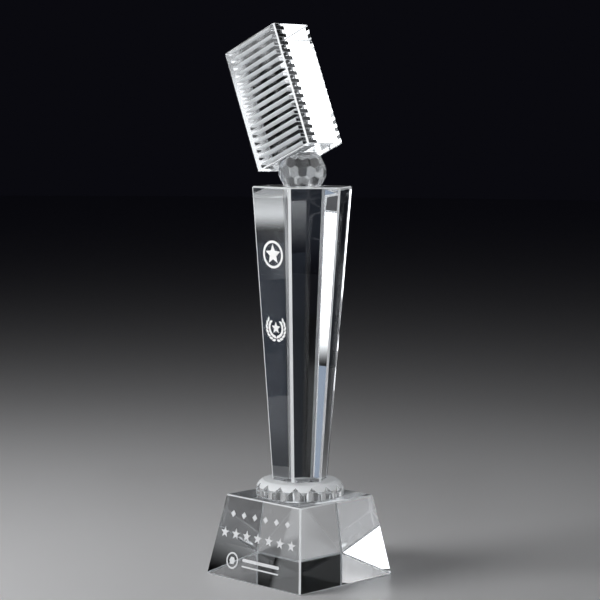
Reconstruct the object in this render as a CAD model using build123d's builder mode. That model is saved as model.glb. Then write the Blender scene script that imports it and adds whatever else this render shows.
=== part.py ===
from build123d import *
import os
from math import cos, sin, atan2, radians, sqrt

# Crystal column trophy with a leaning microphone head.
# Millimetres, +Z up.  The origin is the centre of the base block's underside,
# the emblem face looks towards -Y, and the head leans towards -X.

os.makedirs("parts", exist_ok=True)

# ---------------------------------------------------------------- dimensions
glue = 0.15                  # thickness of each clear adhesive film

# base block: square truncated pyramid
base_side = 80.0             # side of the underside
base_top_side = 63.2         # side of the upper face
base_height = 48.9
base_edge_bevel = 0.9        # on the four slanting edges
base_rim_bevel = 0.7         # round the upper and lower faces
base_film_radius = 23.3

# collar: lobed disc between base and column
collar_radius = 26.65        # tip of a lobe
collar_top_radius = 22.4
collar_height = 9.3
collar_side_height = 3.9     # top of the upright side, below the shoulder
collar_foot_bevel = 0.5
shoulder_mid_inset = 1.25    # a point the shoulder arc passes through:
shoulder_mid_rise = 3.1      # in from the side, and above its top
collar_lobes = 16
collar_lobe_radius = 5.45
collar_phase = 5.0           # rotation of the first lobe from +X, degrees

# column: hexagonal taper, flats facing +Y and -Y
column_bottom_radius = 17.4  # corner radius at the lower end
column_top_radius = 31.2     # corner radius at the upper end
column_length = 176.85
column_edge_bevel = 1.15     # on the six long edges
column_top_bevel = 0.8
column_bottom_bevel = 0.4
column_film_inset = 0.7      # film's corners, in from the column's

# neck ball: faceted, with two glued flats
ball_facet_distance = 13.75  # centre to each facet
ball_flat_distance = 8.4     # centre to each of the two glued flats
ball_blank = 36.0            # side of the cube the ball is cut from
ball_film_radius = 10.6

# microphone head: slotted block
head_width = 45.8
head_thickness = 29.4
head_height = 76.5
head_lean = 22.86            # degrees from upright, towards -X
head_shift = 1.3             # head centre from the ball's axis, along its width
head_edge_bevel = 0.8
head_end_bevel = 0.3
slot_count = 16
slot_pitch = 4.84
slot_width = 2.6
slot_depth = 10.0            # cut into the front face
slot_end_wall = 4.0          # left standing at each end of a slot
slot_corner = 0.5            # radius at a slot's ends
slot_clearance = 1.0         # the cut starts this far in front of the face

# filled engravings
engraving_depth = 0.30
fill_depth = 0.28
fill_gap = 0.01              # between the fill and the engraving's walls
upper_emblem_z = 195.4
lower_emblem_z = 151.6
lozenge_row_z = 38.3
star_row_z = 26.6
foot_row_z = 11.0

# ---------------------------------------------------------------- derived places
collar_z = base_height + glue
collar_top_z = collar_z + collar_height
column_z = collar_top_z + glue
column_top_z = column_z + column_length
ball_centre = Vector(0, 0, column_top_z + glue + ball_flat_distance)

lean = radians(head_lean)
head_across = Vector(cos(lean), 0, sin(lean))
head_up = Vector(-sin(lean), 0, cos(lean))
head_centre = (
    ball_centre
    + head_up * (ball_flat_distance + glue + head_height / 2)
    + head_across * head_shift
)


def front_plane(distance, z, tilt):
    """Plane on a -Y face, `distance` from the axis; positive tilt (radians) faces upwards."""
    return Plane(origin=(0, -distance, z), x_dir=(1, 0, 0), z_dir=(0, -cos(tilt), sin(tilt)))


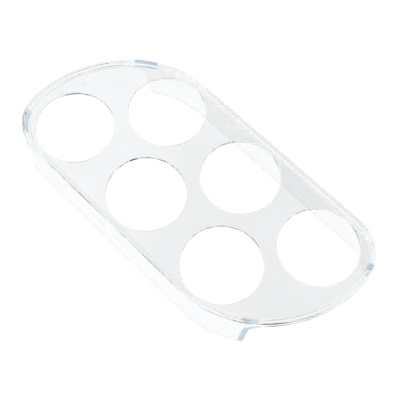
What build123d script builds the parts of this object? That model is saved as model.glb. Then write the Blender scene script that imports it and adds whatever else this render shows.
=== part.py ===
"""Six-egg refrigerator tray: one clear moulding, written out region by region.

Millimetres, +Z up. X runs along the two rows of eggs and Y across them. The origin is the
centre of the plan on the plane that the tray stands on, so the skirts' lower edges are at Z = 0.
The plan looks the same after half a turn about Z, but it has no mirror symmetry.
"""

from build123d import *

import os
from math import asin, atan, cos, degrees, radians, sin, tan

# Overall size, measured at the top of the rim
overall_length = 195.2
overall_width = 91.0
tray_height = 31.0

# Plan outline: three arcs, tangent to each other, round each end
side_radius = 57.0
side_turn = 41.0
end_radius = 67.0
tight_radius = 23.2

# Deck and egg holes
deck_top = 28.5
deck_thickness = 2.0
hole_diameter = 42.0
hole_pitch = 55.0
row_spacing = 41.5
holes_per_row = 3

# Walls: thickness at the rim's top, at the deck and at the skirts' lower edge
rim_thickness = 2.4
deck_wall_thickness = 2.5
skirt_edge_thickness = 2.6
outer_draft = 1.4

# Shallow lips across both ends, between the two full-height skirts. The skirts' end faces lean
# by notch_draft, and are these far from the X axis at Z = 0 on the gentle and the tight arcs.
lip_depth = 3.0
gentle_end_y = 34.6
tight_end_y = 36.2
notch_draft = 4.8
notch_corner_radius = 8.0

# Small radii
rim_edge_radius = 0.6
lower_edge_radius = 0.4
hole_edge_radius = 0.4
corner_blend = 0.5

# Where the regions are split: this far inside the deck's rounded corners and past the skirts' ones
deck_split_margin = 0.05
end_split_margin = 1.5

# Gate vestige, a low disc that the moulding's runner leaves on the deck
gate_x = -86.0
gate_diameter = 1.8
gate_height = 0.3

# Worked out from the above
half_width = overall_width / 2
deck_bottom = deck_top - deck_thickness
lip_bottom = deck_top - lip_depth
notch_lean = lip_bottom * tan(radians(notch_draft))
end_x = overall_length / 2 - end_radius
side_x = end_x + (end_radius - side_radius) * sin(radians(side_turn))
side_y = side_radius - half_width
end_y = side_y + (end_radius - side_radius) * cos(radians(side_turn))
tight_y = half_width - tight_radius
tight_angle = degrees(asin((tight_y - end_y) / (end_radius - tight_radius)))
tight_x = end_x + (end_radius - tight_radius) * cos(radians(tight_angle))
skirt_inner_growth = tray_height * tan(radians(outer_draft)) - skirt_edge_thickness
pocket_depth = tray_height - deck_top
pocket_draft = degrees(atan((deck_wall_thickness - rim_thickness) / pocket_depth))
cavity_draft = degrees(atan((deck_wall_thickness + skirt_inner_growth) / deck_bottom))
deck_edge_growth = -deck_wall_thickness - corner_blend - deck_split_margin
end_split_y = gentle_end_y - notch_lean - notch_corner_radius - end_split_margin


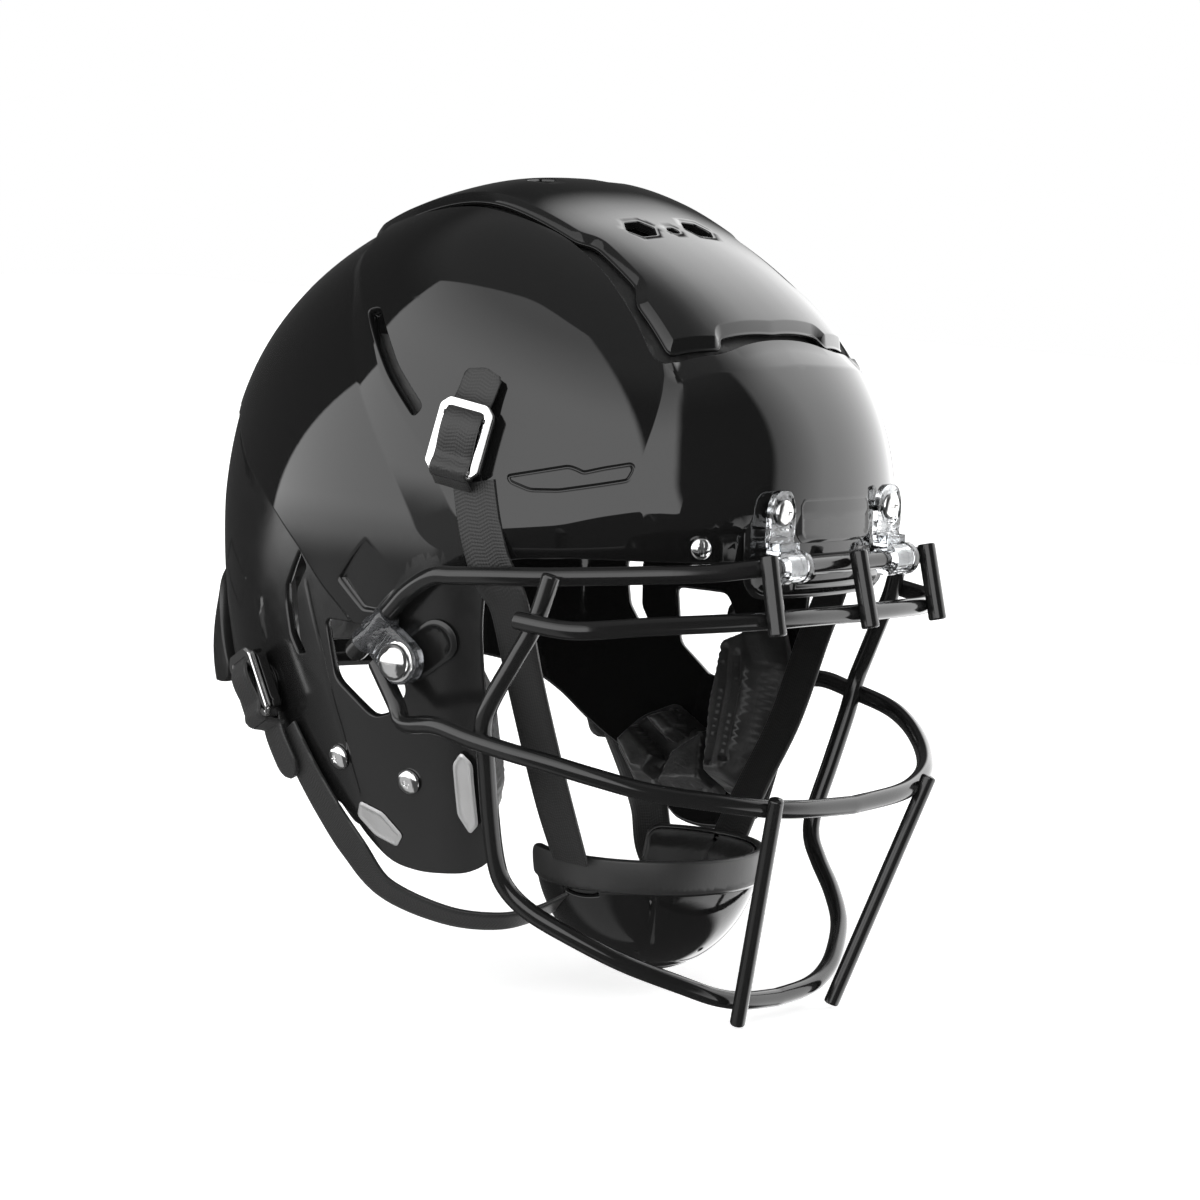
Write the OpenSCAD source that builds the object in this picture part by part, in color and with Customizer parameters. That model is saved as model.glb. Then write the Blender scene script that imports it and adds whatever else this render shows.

= EXERCISE INSTRUCTIONS =
Print, please, the lines above from the very first through the one that holds "ball_film_radius = 10.6", both included, word for word and with nothing else.

= ANSWER TO THE EXERCISE =
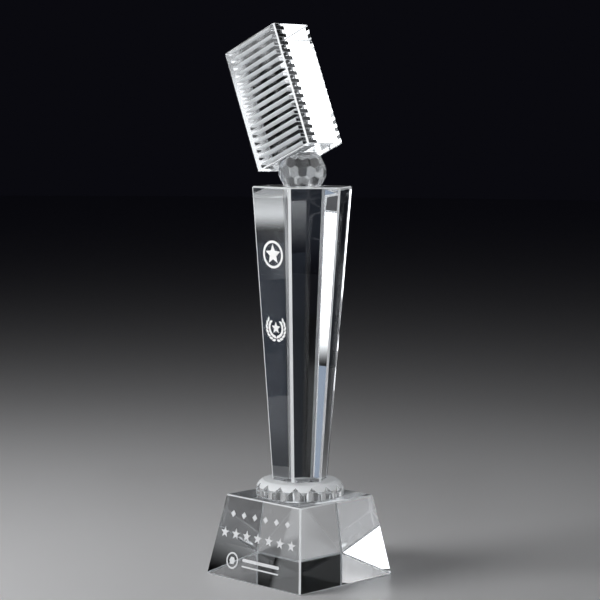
Reconstruct the object in this render as a CAD model using build123d's builder mode. That model is saved as model.glb. Then write the Blender scene script that imports it and adds whatever else this render shows.
=== part.py ===
from build123d import *
import os
from math import cos, sin, atan2, radians, sqrt

# Crystal column trophy with a leaning microphone head.
# Millimetres, +Z up.  The origin is the centre of the base block's underside,
# the emblem face looks towards -Y, and the head leans towards -X.

os.makedirs("parts", exist_ok=True)

# ---------------------------------------------------------------- dimensions
glue = 0.15                  # thickness of each clear adhesive film

# base block: square truncated pyramid
base_side = 80.0             # side of the underside
base_top_side = 63.2         # side of the upper face
base_height = 48.9
base_edge_bevel = 0.9        # on the four slanting edges
base_rim_bevel = 0.7         # round the upper and lower faces
base_film_radius = 23.3

# collar: lobed disc between base and column
collar_radius = 26.65        # tip of a lobe
collar_top_radius = 22.4
collar_height = 9.3
collar_side_height = 3.9     # top of the upright side, below the shoulder
collar_foot_bevel = 0.5
shoulder_mid_inset = 1.25    # a point the shoulder arc passes through:
shoulder_mid_rise = 3.1      # in from the side, and above its top
collar_lobes = 16
collar_lobe_radius = 5.45
collar_phase = 5.0           # rotation of the first lobe from +X, degrees

# column: hexagonal taper, flats facing +Y and -Y
column_bottom_radius = 17.4  # corner radius at the lower end
column_top_radius = 31.2     # corner radius at the upper end
column_length = 176.85
column_edge_bevel = 1.15     # on the six long edges
column_top_bevel = 0.8
column_bottom_bevel = 0.4
column_film_inset = 0.7      # film's corners, in from the column's

# neck ball: faceted, with two glued flats
ball_facet_distance = 13.75  # centre to each facet
ball_flat_distance = 8.4     # centre to each of the two glued flats
ball_blank = 36.0            # side of the cube the ball is cut from
ball_film_radius = 10.6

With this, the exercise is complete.